Fatih Altaylı’nın kuruluş aşamasında kendisine de teklif götürdüğünü ancak o dönemde çalıştığı Vatan gazetesi ile aynı anda görev yaptığı NTV’nin baskıları nedeniyle bu teklifi kabul etmediğini ifade eden gazeteci, daha sonra kısa bir süre Habertürk’te çalıştığını belirtti ve 2016 yılı Ocak ayında görevine son verildiğini aktararak, bunun kariyerinde işten çıkarıldığı tek yer olduğunu dile getirdi.
HABERTÜRK’ÜN LANETİ…
“Habertürk’ün öyküsüne baktığımızda… Mesela Ufuk Güldemir’in erken kaybı ve daha sonra bir ‘Alo Fatih’ olayı var -Fatih Saraç-… O dönemin başbakanı Erdoğan’dan gelen uyarılar ve talimatlarla Habertürk’ü dizayn etmeye çalışıyordu. Ama Fethullahçılar bunu sızdırdı ve Türkiye’ye ‘Alo Fatih’ diye bir kavram yerleşti. Bir ilk büyük skandalı bu oldu Habertürk’ün” diye devam eden Ruşen Çakır, şöyle devam etti:
“Gazeteyi de kapattılar 2018’de. Ve sonra peş peşe yaşanan gelişmeler… Ciner grubu her şeyi Can Holding’e sattı. Kısa bir süre sonra da Can grubu yöneticileri tutuklandılar. Bazıları kaçtı, bazıları tutuklandı. Ciner grubundan Can Grubu’na geçişte kritik isim olan Kenan Tekdağ önce gözaltına alınıp sonra ev hapsiyle bırakıldı. Ama sonra tekrar bir soruşturma sonucu tutuklandı. Tabii Fatih Altaylı meselesi de var… Altaylı Habertürk’ten ayrılmıştı ama orası ile özdeşleşmiş bir isimdi. Fatih Altaylı’yı da sudan sebeplerle tutukladılar. Bu arada Veyis Ateş, Habertürk’ün öne çıkan isimlerinden birisiydi. Onun da Sedat Peker’in yaptığı birtakım ifşaatlardan sonra başına birçok şey geldi. Ve en sonda da Mehmet Akif Ersoy olayı.”
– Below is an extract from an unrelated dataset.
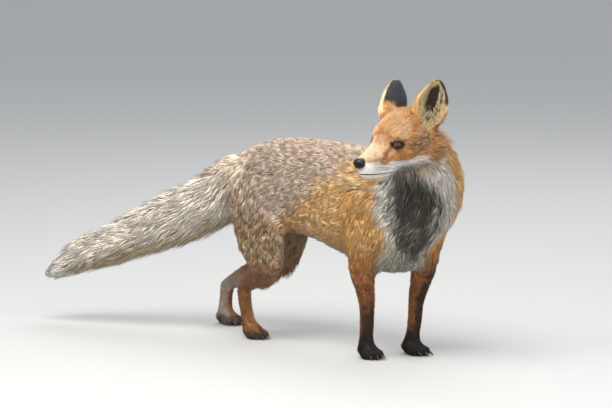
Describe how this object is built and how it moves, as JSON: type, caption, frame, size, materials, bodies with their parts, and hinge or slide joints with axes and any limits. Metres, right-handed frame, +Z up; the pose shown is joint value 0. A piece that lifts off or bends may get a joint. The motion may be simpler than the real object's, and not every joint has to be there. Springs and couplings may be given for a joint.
{
  "type": "red fox",
  "caption": "Still, life-size red fox standing with one hind leg stretched back, its brush trailing and its head turned over its right shoulder.",
  "frame": {"origin": "middle of the bounding box's footprint, on the floor under the soles", "axes": "+X the way the chest faces, +Y the fox's left, +Z up"},
  "size_m": [0.9034, 0.3108, 0.4976],
  "materials": {
    "coat_orange": "soft orange fur",
    "coat_grizzled": "cream and brown grizzled fur",
    "coat_white": "white to pale grey fur",
    "coat_rust": "short rusty brown fur",
    "coat_black": "short black fur",
    "eye": "wet, amber iris with a dark upright pupil",
    "nose": "moist black skin, also claws and lips"
  },
  "bodies": {
    "root": {"head": "coat_orange", "jaw": "coat_white", "ear_left": "coat_black", "ear_right": "coat_black", "neck": "coat_orange", "trunk_front": "coat_orange", "trunk_rear": "coat_grizzled", "tail_base": "coat_grizzled", "tail_middle": "coat_grizzled", "tail_tip": "coat_white", "fore_left_upper": "coat_orange", "fore_left_lower": "coat_black", "fore_left_foot": "coat_black", "fore_right_upper": "coat_orange", "fore_right_lower": "coat_rust", "fore_right_foot": "coat_black", "hind_left_upper": "coat_grizzled", "hind_left_lower": "coat_rust", "hind_left_foot": "coat_white", "hind_right_upper": "coat_grizzled", "hind_right_lower": "coat_rust", "hind_right_foot": "coat_rust", "eye_left": "eye", "eye_right": "eye", "nose": "nose"}
  },
  "joints": []
}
“BİR TÜR LANETLİ BİR YER GİBİ…”
Habertürk’teki birçok kilit ismin şu anda adli tatbikat altında olduğunu da söyleyen Çakır, Fatih Altaylı’yı ayrı tutarak şu değerlendirmede bulundu.
“Bu isimlerin hiçbirisi, gazetecilik faaliyetiyle ilgili işler değil. Bu da bize şunu gösteriyor: Birtakım televizyonlar, internet siteleri vs. gibi şeylere sahip olanlar ya da buralarda yöneticilik yapanlar, güçlerini birtakım kişisel hesapları için, para için kullanabiliyorlar. Ve tabii bunların başına gelen her şeyde sonuçta dönüp dolaşıp biz gazetecilerin hanesine olumsuzluk olarak yazılıyor. Habertürk bu anlamda çok çarpıcı bir örnek. Bir tür lanetli bir yer gibi.”